Damit nähert er sich einer Forderung der SPD an, die ab einem Jahreseinkommen von 100.000 Euro für Unverheiratete ohne Kinder eine Reichensteuer in Höhe von 49 Prozent fordert. Eine Koalition strebt Kubicki aber nicht mit den Sozialdemokraten an, sondern mit der CDU und den Grünen. Letztere liegen nach Einschätzung des Rechtsanwalts in Rechts-, Innenpolitik- und Finanzfragen "viel näher bei der FDP als bei der SPD". Allerdings dürfte die CDU in einer solchen Jamaika-Koalition ähnliche rechts- und innenpolitische Positionen einbringen wollen wie die Vorratsdatenspeicherungsaktivisten von der SPD, weshalb der Vorteil, den Kubicki gegenüber einer Ampelkoalition sieht, nicht ganz klar wird.

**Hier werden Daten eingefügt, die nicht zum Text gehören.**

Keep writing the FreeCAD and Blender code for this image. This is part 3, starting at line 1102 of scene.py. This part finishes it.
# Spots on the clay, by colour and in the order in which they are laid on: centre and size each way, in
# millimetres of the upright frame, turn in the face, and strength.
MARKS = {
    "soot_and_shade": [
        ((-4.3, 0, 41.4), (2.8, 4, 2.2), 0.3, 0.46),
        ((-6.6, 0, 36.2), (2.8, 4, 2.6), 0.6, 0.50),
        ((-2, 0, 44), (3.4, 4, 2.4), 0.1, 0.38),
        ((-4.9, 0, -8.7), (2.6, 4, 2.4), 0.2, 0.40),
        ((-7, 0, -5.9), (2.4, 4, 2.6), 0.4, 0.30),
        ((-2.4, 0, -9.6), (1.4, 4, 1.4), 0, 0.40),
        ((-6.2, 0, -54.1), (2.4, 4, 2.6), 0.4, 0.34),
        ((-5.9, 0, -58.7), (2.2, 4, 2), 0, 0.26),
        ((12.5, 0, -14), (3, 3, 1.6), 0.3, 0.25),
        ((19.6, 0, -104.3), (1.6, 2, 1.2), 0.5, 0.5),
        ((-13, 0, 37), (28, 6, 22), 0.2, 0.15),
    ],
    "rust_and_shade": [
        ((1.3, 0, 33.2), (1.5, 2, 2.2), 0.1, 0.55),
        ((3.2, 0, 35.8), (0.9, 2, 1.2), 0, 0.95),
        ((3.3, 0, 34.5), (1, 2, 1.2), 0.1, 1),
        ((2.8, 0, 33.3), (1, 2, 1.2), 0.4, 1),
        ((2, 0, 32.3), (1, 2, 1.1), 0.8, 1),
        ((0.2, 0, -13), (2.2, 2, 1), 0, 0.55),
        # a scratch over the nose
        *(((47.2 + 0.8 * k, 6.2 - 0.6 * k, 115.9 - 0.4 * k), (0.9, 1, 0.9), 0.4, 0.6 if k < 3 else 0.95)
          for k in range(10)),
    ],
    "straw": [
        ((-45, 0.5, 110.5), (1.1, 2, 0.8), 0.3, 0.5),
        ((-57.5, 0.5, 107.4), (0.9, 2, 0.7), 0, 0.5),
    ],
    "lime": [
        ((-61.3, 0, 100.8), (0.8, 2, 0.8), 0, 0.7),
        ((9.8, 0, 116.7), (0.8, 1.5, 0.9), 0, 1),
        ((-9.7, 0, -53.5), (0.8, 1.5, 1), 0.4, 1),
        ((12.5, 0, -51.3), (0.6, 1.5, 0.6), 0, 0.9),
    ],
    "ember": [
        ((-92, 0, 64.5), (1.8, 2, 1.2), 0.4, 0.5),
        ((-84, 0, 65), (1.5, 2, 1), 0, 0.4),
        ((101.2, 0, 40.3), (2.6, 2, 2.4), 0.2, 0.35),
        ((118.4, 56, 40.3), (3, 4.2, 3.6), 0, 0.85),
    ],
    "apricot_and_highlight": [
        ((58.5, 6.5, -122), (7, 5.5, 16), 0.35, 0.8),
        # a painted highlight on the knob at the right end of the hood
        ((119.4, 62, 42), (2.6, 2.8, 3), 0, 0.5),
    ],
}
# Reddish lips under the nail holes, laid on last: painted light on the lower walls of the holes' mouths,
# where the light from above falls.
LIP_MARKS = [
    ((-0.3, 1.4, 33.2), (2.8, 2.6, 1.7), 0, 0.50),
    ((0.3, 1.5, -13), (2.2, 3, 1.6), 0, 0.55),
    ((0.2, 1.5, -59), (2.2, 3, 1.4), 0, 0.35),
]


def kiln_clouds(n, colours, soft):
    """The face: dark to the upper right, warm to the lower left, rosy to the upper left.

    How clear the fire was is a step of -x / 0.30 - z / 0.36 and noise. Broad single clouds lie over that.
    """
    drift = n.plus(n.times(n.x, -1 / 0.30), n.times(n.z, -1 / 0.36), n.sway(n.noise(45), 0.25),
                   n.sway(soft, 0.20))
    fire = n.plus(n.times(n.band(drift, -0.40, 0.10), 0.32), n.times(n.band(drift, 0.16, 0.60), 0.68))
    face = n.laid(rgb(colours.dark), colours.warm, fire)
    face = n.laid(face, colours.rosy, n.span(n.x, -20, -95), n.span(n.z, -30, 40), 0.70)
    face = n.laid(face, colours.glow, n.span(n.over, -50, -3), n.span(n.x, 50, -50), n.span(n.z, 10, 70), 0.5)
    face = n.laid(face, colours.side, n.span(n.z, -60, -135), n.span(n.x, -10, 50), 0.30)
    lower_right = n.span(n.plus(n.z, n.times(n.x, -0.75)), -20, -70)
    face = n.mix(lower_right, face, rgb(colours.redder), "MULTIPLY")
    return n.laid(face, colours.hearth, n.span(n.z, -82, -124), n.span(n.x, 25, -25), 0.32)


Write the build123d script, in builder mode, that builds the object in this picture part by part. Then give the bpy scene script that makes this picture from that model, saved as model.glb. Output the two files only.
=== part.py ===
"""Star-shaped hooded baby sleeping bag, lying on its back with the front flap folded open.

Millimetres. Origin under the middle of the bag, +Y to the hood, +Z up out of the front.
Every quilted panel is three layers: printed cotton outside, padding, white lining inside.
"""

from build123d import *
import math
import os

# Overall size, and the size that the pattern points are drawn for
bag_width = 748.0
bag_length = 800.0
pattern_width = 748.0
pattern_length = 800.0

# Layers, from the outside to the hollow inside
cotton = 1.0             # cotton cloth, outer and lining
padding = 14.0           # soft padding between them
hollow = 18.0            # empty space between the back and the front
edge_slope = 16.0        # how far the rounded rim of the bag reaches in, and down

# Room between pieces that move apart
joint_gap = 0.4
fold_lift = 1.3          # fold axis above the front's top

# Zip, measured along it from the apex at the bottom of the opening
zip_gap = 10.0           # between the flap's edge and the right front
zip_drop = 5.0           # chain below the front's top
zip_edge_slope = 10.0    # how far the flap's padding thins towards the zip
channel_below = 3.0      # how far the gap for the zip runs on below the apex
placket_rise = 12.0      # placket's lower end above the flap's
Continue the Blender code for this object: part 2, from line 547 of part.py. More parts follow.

Mit einem anderen Thema versuchen die Jungen Liberalen in Schleswig Holstein dazu beizutragen, dass die FDP in ihrem Bundesland über die Fünf-Prozent-Hürde kommt: Nachdem durch den Piratenerfolg klar wurde, dass das Wählerpotenzial für eine Reform des Betäubungsmittelrechts im zweistelligen Bereich liegt, wirbt die Jugendorganisation der Liberalen seit 24. April mit einem etwas bizarren Spot, der offenbar zeigen soll, dass Cannabisrauchen auch unter Jura- und BWL-Absolventen Alltag ist und eine Rechtslage, die so etwas leugnet, langfristig in ihrer Akzeptanz Schaden nimmt. Sieht man sich die aktuellen Umfragen an, dann könnte die Rechnung des Landesverbandes, mit Themen jenseits von Besserverdienerentlastung und Kopfpauschale zu punkten, tatsächlich aufgehen: Dort erreichen die Liberalen wenige Tage vor der Wahl sechs und sieben Prozent, nachdem sie im März noch bei zwei lagen.